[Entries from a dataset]
• • •
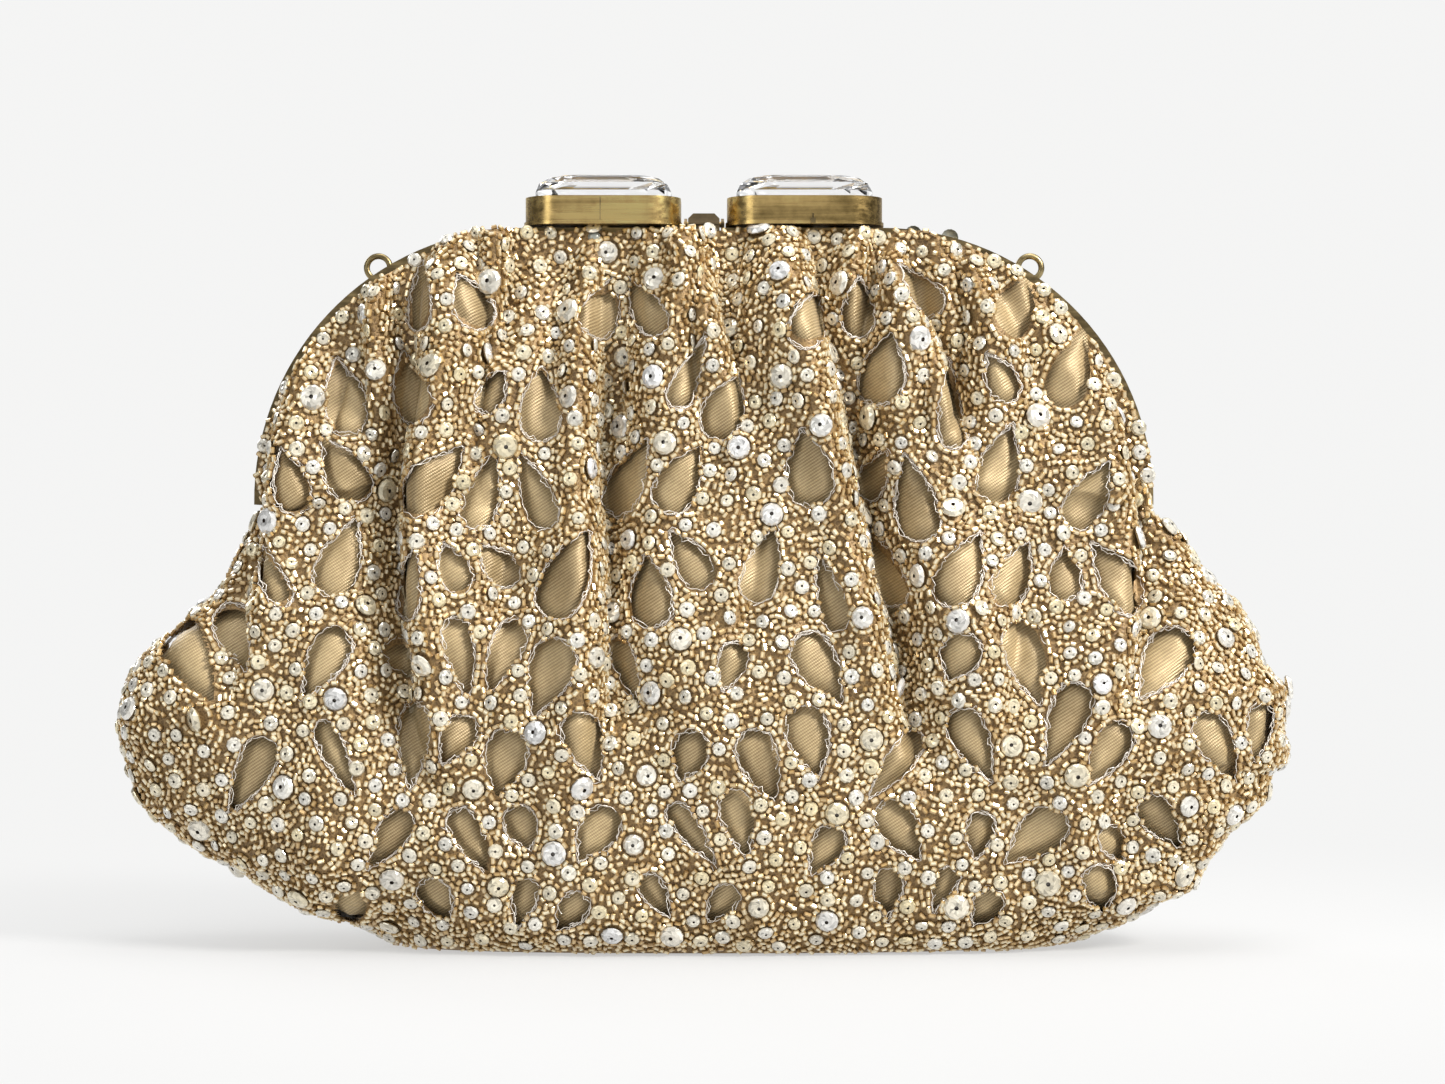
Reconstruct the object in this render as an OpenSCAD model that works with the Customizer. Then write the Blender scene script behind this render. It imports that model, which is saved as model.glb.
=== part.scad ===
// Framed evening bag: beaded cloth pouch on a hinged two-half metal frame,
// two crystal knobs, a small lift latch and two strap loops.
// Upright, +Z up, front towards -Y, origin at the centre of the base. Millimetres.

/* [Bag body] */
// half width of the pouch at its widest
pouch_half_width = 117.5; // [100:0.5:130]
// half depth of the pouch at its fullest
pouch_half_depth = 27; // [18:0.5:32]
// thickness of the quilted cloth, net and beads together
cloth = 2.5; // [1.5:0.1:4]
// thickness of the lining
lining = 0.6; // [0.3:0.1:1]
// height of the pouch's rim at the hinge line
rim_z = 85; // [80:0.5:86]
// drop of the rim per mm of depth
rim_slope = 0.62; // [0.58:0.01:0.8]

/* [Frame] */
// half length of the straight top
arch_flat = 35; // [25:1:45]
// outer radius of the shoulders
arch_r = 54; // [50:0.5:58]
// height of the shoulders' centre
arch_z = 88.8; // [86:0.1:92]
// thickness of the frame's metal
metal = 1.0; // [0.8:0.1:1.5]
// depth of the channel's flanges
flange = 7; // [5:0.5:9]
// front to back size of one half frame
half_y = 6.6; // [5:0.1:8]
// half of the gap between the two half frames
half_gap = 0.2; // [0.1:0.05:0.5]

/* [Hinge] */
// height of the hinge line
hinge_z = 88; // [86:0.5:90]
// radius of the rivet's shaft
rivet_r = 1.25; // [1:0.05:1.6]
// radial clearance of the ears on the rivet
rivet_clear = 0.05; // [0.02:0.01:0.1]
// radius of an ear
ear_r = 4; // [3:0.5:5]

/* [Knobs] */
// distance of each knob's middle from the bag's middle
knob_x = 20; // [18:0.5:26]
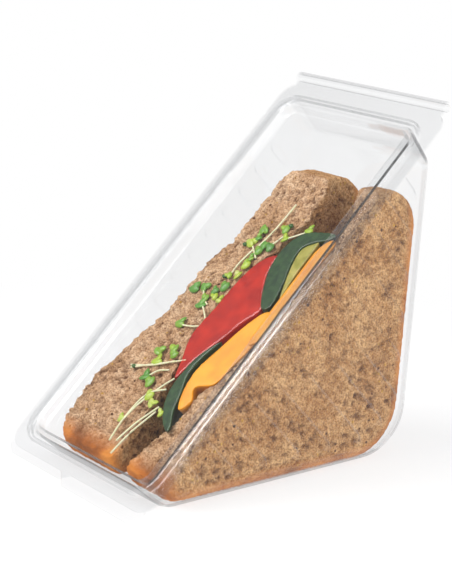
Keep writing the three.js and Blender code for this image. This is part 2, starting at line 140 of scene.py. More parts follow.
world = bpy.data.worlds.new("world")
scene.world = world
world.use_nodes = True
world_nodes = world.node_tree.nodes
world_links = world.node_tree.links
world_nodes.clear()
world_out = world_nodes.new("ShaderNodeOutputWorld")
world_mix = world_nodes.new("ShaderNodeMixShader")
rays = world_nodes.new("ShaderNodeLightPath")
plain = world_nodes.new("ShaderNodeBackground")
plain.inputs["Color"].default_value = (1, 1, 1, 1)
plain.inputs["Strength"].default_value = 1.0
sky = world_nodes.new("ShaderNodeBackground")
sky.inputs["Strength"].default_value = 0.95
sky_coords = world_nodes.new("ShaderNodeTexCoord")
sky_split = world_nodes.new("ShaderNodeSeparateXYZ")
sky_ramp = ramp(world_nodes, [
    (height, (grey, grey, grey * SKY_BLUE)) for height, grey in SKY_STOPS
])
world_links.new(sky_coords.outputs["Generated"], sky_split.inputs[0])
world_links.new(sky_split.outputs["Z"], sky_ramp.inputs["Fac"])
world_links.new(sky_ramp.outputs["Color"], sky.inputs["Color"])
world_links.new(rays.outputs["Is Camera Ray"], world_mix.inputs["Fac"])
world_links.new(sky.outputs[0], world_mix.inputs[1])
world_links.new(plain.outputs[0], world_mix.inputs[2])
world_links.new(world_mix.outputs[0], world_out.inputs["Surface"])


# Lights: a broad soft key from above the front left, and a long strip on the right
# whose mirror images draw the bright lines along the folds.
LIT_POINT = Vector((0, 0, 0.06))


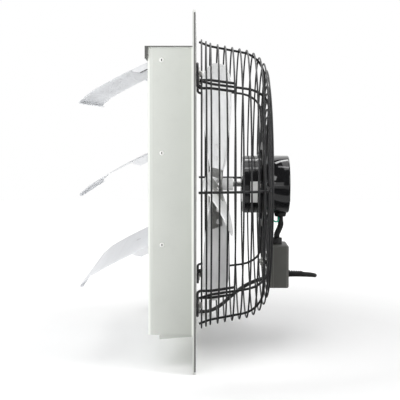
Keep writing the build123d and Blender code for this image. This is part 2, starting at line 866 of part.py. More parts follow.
• • •
WORK INSTRUCTIONS: Print the listing above in its entirety, with every line exact.

FINAL RESULT:
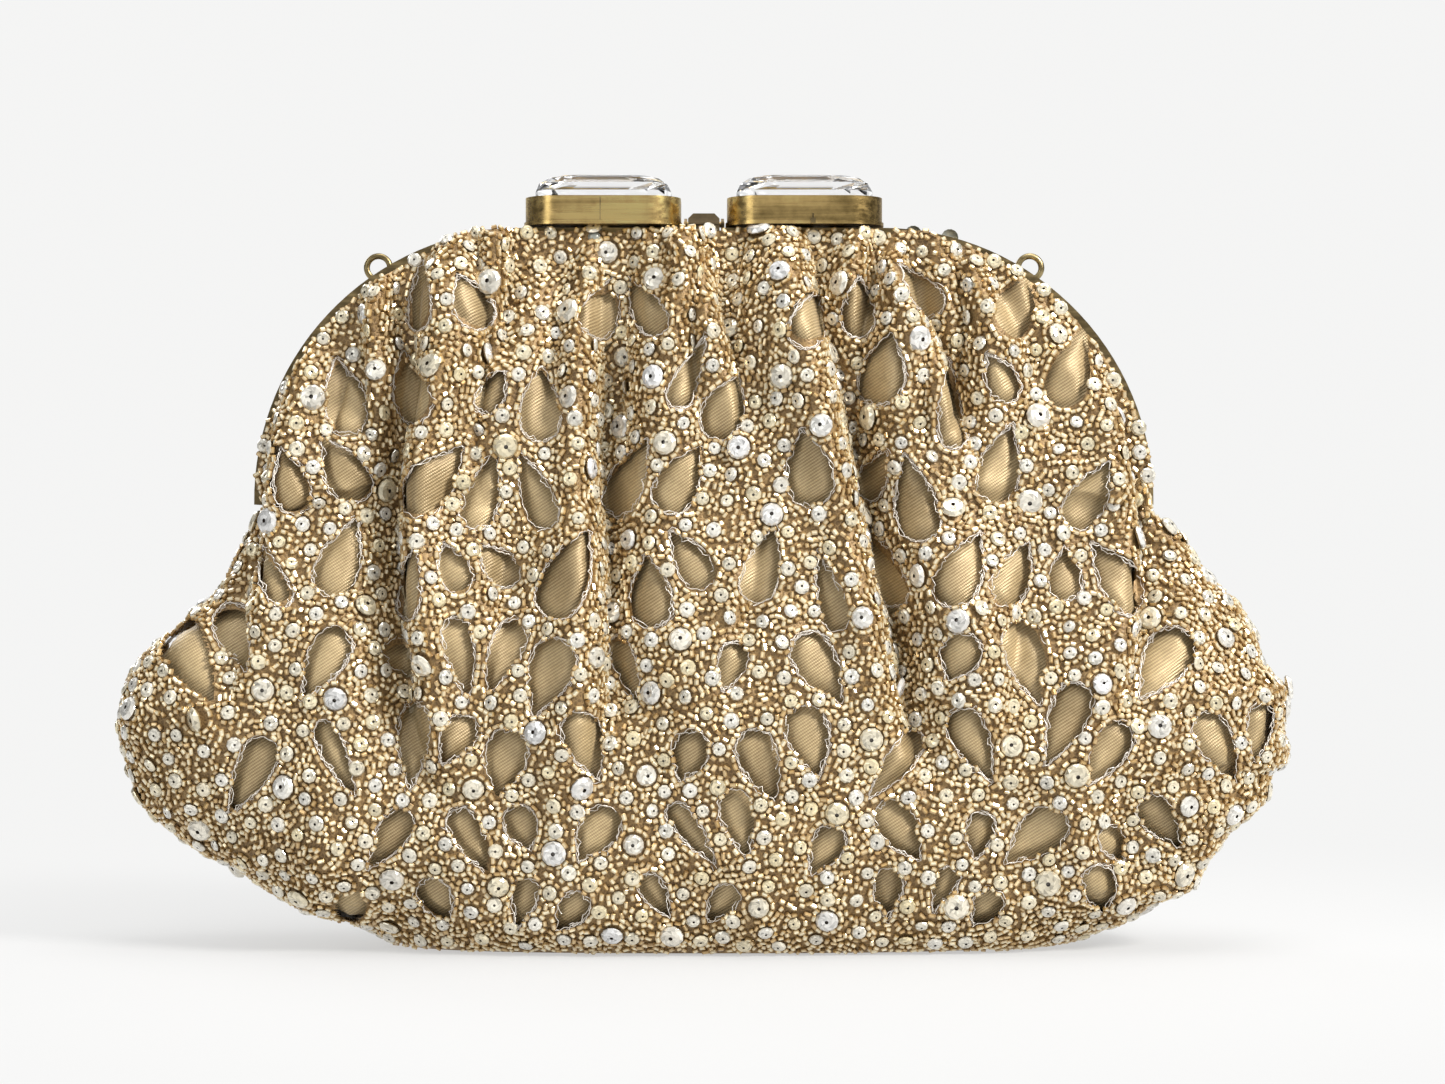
Reconstruct the object in this render as an OpenSCAD model that works with the Customizer. Then write the Blender scene script behind this render. It imports that model, which is saved as model.glb.
=== part.scad ===
// Framed evening bag: beaded cloth pouch on a hinged two-half metal frame,
// two crystal knobs, a small lift latch and two strap loops.
// Upright, +Z up, front towards -Y, origin at the centre of the base. Millimetres.

/* [Bag body] */
// half width of the pouch at its widest
pouch_half_width = 117.5; // [100:0.5:130]
// half depth of the pouch at its fullest
pouch_half_depth = 27; // [18:0.5:32]
// thickness of the quilted cloth, net and beads together
cloth = 2.5; // [1.5:0.1:4]
// thickness of the lining
lining = 0.6; // [0.3:0.1:1]
// height of the pouch's rim at the hinge line
rim_z = 85; // [80:0.5:86]
// drop of the rim per mm of depth
rim_slope = 0.62; // [0.58:0.01:0.8]

/* [Frame] */
// half length of the straight top
arch_flat = 35; // [25:1:45]
// outer radius of the shoulders
arch_r = 54; // [50:0.5:58]
// height of the shoulders' centre
arch_z = 88.8; // [86:0.1:92]
// thickness of the frame's metal
metal = 1.0; // [0.8:0.1:1.5]
// depth of the channel's flanges
flange = 7; // [5:0.5:9]
// front to back size of one half frame
half_y = 6.6; // [5:0.1:8]
// half of the gap between the two half frames
half_gap = 0.2; // [0.1:0.05:0.5]

/* [Hinge] */
// height of the hinge line
hinge_z = 88; // [86:0.5:90]
// radius of the rivet's shaft
rivet_r = 1.25; // [1:0.05:1.6]
// radial clearance of the ears on the rivet
rivet_clear = 0.05; // [0.02:0.01:0.1]
// radius of an ear
ear_r = 4; // [3:0.5:5]

/* [Knobs] */
// distance of each knob's middle from the bag's middle
knob_x = 20; // [18:0.5:26]
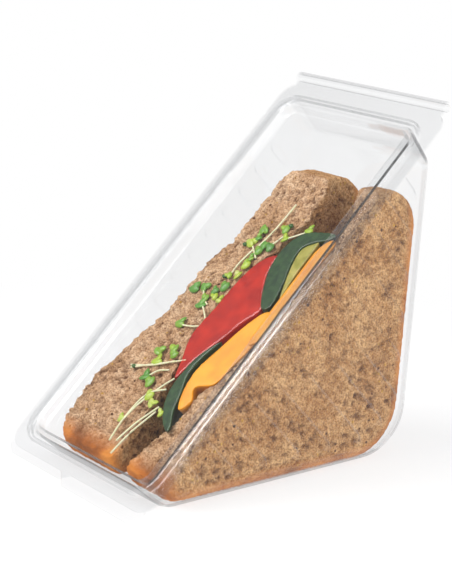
Keep writing the three.js and Blender code for this image. This is part 2, starting at line 140 of scene.py. More parts follow.
world = bpy.data.worlds.new("world")
scene.world = world
world.use_nodes = True
world_nodes = world.node_tree.nodes
world_links = world.node_tree.links
world_nodes.clear()
world_out = world_nodes.new("ShaderNodeOutputWorld")
world_mix = world_nodes.new("ShaderNodeMixShader")
rays = world_nodes.new("ShaderNodeLightPath")
plain = world_nodes.new("ShaderNodeBackground")
plain.inputs["Color"].default_value = (1, 1, 1, 1)
plain.inputs["Strength"].default_value = 1.0
sky = world_nodes.new("ShaderNodeBackground")
sky.inputs["Strength"].default_value = 0.95
sky_coords = world_nodes.new("ShaderNodeTexCoord")
sky_split = world_nodes.new("ShaderNodeSeparateXYZ")
sky_ramp = ramp(world_nodes, [
    (height, (grey, grey, grey * SKY_BLUE)) for height, grey in SKY_STOPS
])
world_links.new(sky_coords.outputs["Generated"], sky_split.inputs[0])
world_links.new(sky_split.outputs["Z"], sky_ramp.inputs["Fac"])
world_links.new(sky_ramp.outputs["Color"], sky.inputs["Color"])
world_links.new(rays.outputs["Is Camera Ray"], world_mix.inputs["Fac"])
world_links.new(sky.outputs[0], world_mix.inputs[1])
world_links.new(plain.outputs[0], world_mix.inputs[2])
world_links.new(world_mix.outputs[0], world_out.inputs["Surface"])


# Lights: a broad soft key from above the front left, and a long strip on the right
# whose mirror images draw the bright lines along the folds.
LIT_POINT = Vector((0, 0, 0.06))


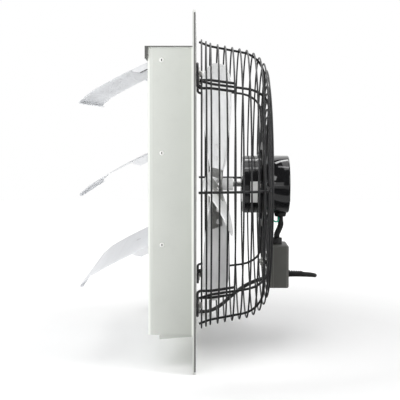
Keep writing the build123d and Blender code for this image. This is part 2, starting at line 866 of part.py. More parts follow.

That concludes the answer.